Upstream budget cuts and debt obligations could cause a $2 trillion funding gap in the next several years, according to a new report from Deloitte.

The report, published earlier this week, found that the global upstream industry is facing a $2 trillion funding gap over the next five years as budget cuts, dividends and debt payments erode cash flows.

According to the report, about $590 billion of the global upstream industry’s debt will mature over the next five years while shareholders are projected to receive about $600 billion in payouts.

Those payments will push the total cash-flow obligations of integrated oil companies, listed national oil companies and independent E&P companies to more than $4 trillion from 2016 to 2020.

However, if oil prices average $55 per barrel during that period, estimated cash inflow will only hit $2 trillion, leaving a $2 trillion funding gap.

“Correcting balance sheets and maintaining the already reduced payouts will most likely be a top priority, leaving far less cash available for capex over the next five years,” Deloitte said.

Deloitte estimates that, even with weak demand and a reduced cost outlook, the global upstream industry will need to invest at least $3 trillion from 2015 to 2016 to ensure long-term sustainability.

The report said that announced and actual capital expenditure cuts have “gone below the minimum required levels to offset depletion, let alone meet any expected growth.”

The global crude and natural gas industry cut its capital spending for 2015 and 2016 by about 50 percent.

Last year, cost cuts and investment reductions dragged the number of conventional oil and gas discoveries outside of North America to their lowest level since 1952, the report said.

“This lower-for-longer price environment will challenge E&P companies to achieve full reserve replacement, especially considering capex is not their only priority,” Deloitte said.

Natural gas is likely to require more investment than oil due to large-scale exploitation of reserves, a reallocation of capital to oil and a large unmet demand potential being driven by the Asia-Pacific region.

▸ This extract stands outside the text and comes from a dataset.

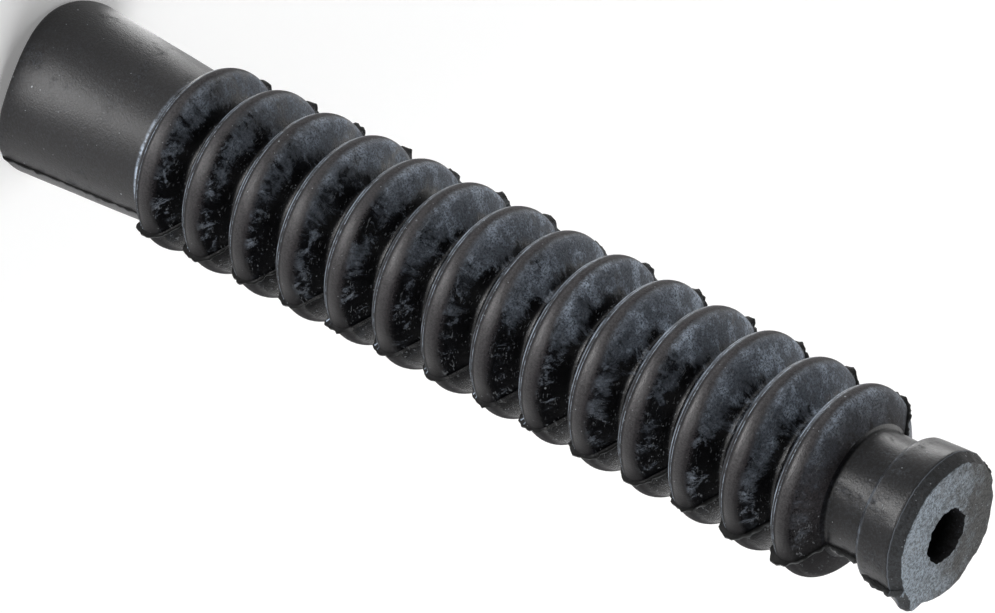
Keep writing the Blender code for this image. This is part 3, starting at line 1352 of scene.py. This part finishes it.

Deloitte said that the emphasis placed on development over the last decade and a dip in the number of new discoveries will require upstreams to boost the share of capex spent on natural gas exploration to about 20 percent by 2020.

“Although technology and innovation may again come to the rescue of the industry, the key is to manage capital and tailor business models to the new normal of lower for longer,” the report said.